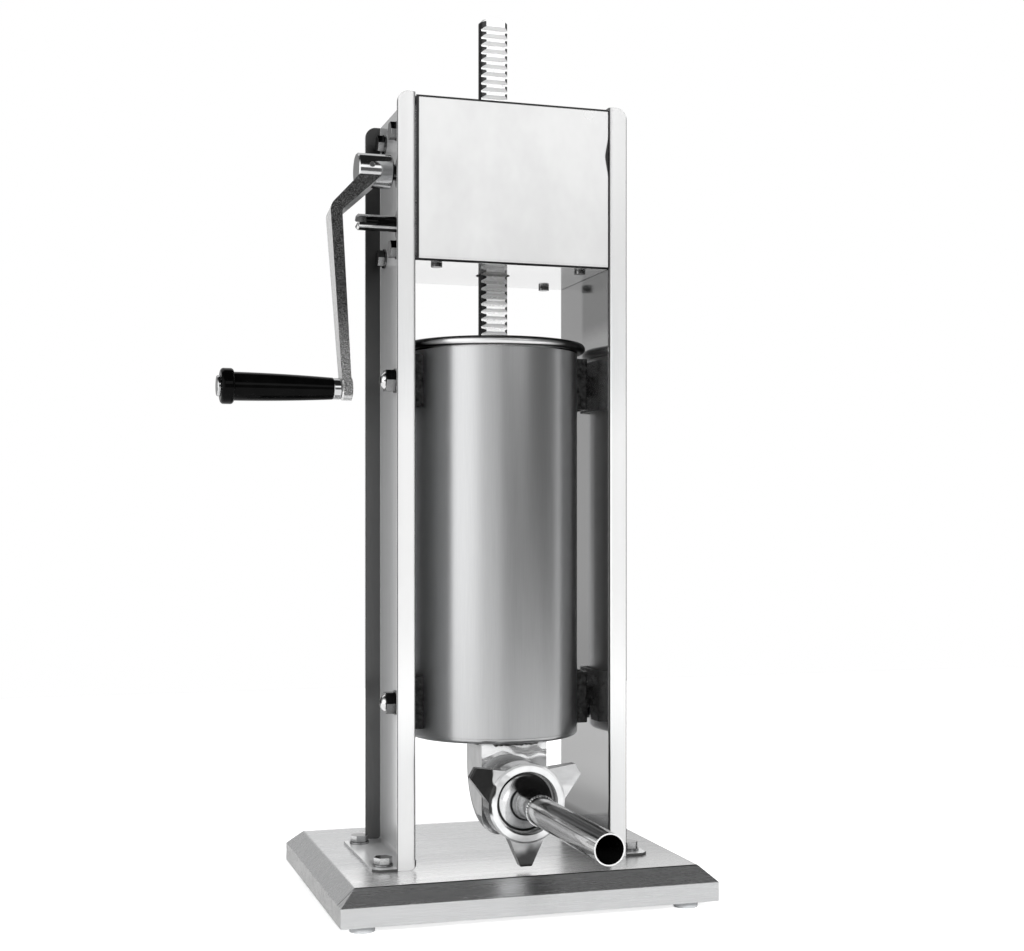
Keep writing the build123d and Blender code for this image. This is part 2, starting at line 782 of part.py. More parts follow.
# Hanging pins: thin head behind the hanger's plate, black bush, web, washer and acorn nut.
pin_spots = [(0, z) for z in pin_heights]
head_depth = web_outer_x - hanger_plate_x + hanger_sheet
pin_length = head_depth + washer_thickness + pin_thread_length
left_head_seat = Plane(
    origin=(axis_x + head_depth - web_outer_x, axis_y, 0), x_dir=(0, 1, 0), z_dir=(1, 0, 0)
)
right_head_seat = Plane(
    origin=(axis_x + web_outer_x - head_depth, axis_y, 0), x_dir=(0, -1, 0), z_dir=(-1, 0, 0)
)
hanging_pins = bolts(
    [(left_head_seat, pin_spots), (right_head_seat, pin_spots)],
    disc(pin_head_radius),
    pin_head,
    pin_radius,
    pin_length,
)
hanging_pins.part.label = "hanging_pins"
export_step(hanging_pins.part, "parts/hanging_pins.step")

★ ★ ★

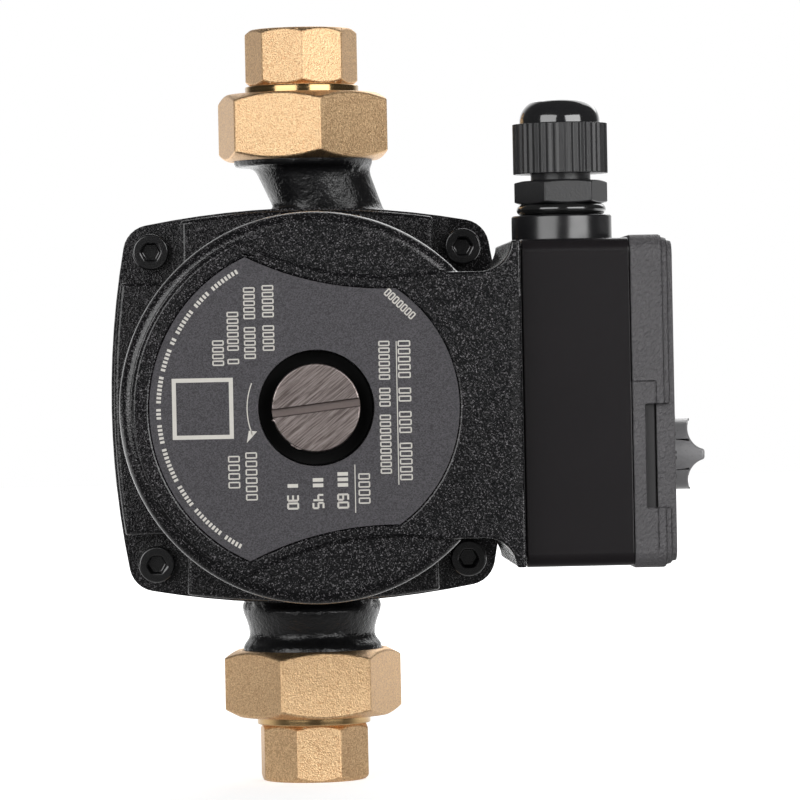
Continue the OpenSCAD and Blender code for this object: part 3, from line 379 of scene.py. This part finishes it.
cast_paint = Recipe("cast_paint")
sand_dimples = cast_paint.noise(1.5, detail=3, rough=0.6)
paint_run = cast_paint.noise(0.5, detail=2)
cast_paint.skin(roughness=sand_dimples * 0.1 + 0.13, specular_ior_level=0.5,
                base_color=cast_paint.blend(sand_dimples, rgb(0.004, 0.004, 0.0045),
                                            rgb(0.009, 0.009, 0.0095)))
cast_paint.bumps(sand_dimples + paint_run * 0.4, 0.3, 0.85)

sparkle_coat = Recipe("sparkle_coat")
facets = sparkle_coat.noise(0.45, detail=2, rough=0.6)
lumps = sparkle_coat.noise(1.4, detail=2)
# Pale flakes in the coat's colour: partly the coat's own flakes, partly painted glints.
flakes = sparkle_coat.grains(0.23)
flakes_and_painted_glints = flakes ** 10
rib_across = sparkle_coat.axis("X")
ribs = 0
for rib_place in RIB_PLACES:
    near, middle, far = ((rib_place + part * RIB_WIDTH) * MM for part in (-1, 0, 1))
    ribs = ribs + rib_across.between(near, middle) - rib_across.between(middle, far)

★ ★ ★

• **DIRECTIONS**
Nothing but the lines from the line that contains "Continue the OpenSCAD" through the line that contains "ribs = ribs" should be given again, each exactly as it stands, both ends included.

• **WRITTEN SOLUTION**
Continue the OpenSCAD and Blender code for this object: part 3, from line 379 of scene.py. This part finishes it.
cast_paint = Recipe("cast_paint")
sand_dimples = cast_paint.noise(1.5, detail=3, rough=0.6)
paint_run = cast_paint.noise(0.5, detail=2)
cast_paint.skin(roughness=sand_dimples * 0.1 + 0.13, specular_ior_level=0.5,
                base_color=cast_paint.blend(sand_dimples, rgb(0.004, 0.004, 0.0045),
                                            rgb(0.009, 0.009, 0.0095)))
cast_paint.bumps(sand_dimples + paint_run * 0.4, 0.3, 0.85)

sparkle_coat = Recipe("sparkle_coat")
facets = sparkle_coat.noise(0.45, detail=2, rough=0.6)
lumps = sparkle_coat.noise(1.4, detail=2)
# Pale flakes in the coat's colour: partly the coat's own flakes, partly painted glints.
flakes = sparkle_coat.grains(0.23)
flakes_and_painted_glints = flakes ** 10
rib_across = sparkle_coat.axis("X")
ribs = 0
for rib_place in RIB_PLACES:
    near, middle, far = ((rib_place + part * RIB_WIDTH) * MM for part in (-1, 0, 1))
    ribs = ribs + rib_across.between(near, middle) - rib_across.between(middle, far)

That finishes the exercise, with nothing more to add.